Set problem: Every line below is to be quoted exactly, with nothing added or dropped.

Material:

□ □ □ □

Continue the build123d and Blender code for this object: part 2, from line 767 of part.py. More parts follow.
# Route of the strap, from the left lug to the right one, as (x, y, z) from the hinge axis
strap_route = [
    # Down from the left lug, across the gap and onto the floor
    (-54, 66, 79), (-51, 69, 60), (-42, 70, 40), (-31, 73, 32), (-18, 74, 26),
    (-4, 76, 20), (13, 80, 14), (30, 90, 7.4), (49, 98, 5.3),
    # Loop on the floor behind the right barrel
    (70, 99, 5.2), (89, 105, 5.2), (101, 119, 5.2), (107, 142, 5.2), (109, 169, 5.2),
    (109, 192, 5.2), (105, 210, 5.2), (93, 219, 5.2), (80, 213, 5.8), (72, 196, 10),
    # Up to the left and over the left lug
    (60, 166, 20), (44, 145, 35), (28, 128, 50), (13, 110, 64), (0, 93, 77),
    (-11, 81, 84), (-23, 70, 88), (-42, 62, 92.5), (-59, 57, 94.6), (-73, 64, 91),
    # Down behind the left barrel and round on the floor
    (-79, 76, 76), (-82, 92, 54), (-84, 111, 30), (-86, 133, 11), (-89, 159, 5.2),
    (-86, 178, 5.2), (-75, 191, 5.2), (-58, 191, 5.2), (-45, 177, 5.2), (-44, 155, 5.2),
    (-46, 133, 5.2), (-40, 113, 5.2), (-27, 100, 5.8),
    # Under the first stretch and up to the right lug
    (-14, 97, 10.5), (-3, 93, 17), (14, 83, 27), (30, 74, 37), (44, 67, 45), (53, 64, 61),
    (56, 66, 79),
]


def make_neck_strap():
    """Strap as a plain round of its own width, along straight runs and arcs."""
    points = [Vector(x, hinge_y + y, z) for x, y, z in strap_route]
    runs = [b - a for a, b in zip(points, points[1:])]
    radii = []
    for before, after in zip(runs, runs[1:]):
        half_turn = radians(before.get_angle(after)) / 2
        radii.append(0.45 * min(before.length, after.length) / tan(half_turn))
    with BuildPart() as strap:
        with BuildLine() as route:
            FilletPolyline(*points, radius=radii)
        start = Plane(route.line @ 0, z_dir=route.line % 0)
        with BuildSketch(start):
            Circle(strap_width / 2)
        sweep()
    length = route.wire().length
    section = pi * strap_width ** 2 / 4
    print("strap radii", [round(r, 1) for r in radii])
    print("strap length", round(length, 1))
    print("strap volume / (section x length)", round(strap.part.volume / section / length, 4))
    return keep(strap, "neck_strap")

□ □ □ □

Solution:
Continue the build123d and Blender code for this object: part 2, from line 767 of part.py. More parts follow.
# Route of the strap, from the left lug to the right one, as (x, y, z) from the hinge axis
strap_route = [
    # Down from the left lug, across the gap and onto the floor
    (-54, 66, 79), (-51, 69, 60), (-42, 70, 40), (-31, 73, 32), (-18, 74, 26),
    (-4, 76, 20), (13, 80, 14), (30, 90, 7.4), (49, 98, 5.3),
    # Loop on the floor behind the right barrel
    (70, 99, 5.2), (89, 105, 5.2), (101, 119, 5.2), (107, 142, 5.2), (109, 169, 5.2),
    (109, 192, 5.2), (105, 210, 5.2), (93, 219, 5.2), (80, 213, 5.8), (72, 196, 10),
    # Up to the left and over the left lug
    (60, 166, 20), (44, 145, 35), (28, 128, 50), (13, 110, 64), (0, 93, 77),
    (-11, 81, 84), (-23, 70, 88), (-42, 62, 92.5), (-59, 57, 94.6), (-73, 64, 91),
    # Down behind the left barrel and round on the floor
    (-79, 76, 76), (-82, 92, 54), (-84, 111, 30), (-86, 133, 11), (-89, 159, 5.2),
    (-86, 178, 5.2), (-75, 191, 5.2), (-58, 191, 5.2), (-45, 177, 5.2), (-44, 155, 5.2),
    (-46, 133, 5.2), (-40, 113, 5.2), (-27, 100, 5.8),
    # Under the first stretch and up to the right lug
    (-14, 97, 10.5), (-3, 93, 17), (14, 83, 27), (30, 74, 37), (44, 67, 45), (53, 64, 61),
    (56, 66, 79),
]


def make_neck_strap():
    """Strap as a plain round of its own width, along straight runs and arcs."""
    points = [Vector(x, hinge_y + y, z) for x, y, z in strap_route]
    runs = [b - a for a, b in zip(points, points[1:])]
    radii = []
    for before, after in zip(runs, runs[1:]):
        half_turn = radians(before.get_angle(after)) / 2
        radii.append(0.45 * min(before.length, after.length) / tan(half_turn))
    with BuildPart() as strap:
        with BuildLine() as route:
            FilletPolyline(*points, radius=radii)
        start = Plane(route.line @ 0, z_dir=route.line % 0)
        with BuildSketch(start):
            Circle(strap_width / 2)
        sweep()
    length = route.wire().length
    section = pi * strap_width ** 2 / 4
    print("strap radii", [round(r, 1) for r in radii])
    print("strap length", round(length, 1))
    print("strap volume / (section x length)", round(strap.part.volume / section / length, 4))
    return keep(strap, "neck_strap")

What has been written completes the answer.